> **EXERCISE DIRECTIONS**: Return verbatim everything from the first line through the line that contains "finger_d = 17.5; // [15:0.1:21]", and stop there.

> **DATASET CONTENT**:
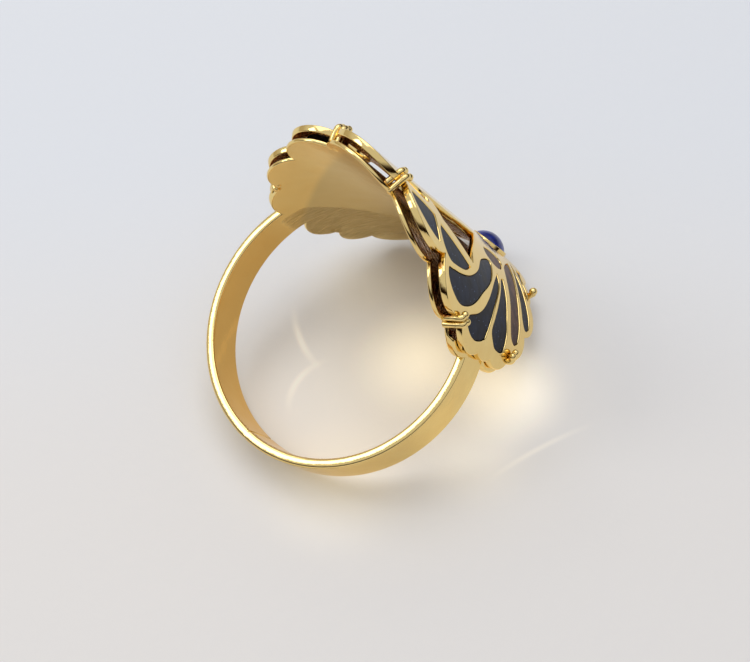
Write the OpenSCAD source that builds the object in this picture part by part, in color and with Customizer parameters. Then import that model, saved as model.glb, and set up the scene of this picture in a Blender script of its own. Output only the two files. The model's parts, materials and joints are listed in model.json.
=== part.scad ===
/* [Finger] */
// Diameter of the finger bore
finger_d = 17.5; // [15:0.1:21]

/* [Hoop] */
// Thickness of the hoop wall
hoop_wall = 0.65; // [0.55:0.05:0.8]
// Half of the hoop's width at the height of the finger's axis
hoop_half_w = 1.38; // [1.1:0.01:1.8]
// How much that half width grows from the axis down to the back
hoop_flare = 0.15; // [0:0.01:0.3]

/* [Head] */
// Thickness of the base plate that is soldered to the hoop
plate_t = 0.3; // [0.3:0.02:0.4]
// Thickness of the plaque
plaque_t = 0.44; // [0.4:0.01:0.6]
// How far the base plate stands out past the plaque's edge
plate_lip = 0.1; // [0.05:0.01:0.2]
// Angle from the head's middle at which the hoop's full wall begins
shoulder_angle = 64; // [60:1:66]
// How far the axis of the plaque's own arch lies above the finger's axis
arch_rise = 0.23; // [0.1:0.01:0.3]
// How many degrees the plaque's far end is raised
head_tilt = 0.6; // [0.2:0.1:0.8]

/* [Enamel] */
// Depth of the enamel pockets in the plaque
pocket_depth = 0.3; // [0.2:0.01:0.35]
// How far the enamel lies below the gold lines
enamel_drop = 0.06; // [0.02:0.01:0.1]
// Gap between a set piece and its pocket
set_gap = 0.03; // [0.02:0.01:0.05]

/* [Claws] */
// Diameter of the claw wire
wire_d = 0.42; // [0.38:0.02:0.46]
// Distance between the two wires of a claw
wire_pitch = 0.5; // [0.44:0.02:0.56]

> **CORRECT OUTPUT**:
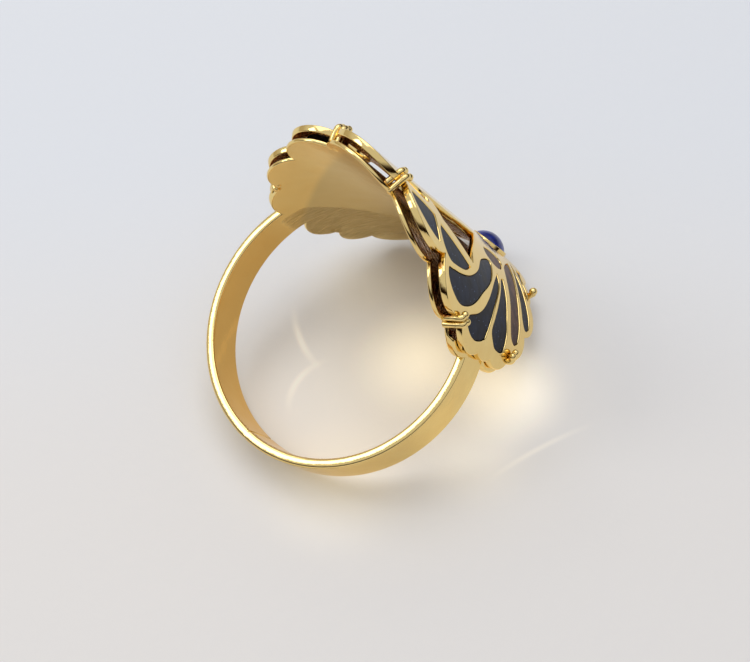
Write the OpenSCAD source that builds the object in this picture part by part, in color and with Customizer parameters. Then import that model, saved as model.glb, and set up the scene of this picture in a Blender script of its own. Output only the two files. The model's parts, materials and joints are listed in model.json.
=== part.scad ===
/* [Finger] */
// Diameter of the finger bore
finger_d = 17.5; // [15:0.1:21]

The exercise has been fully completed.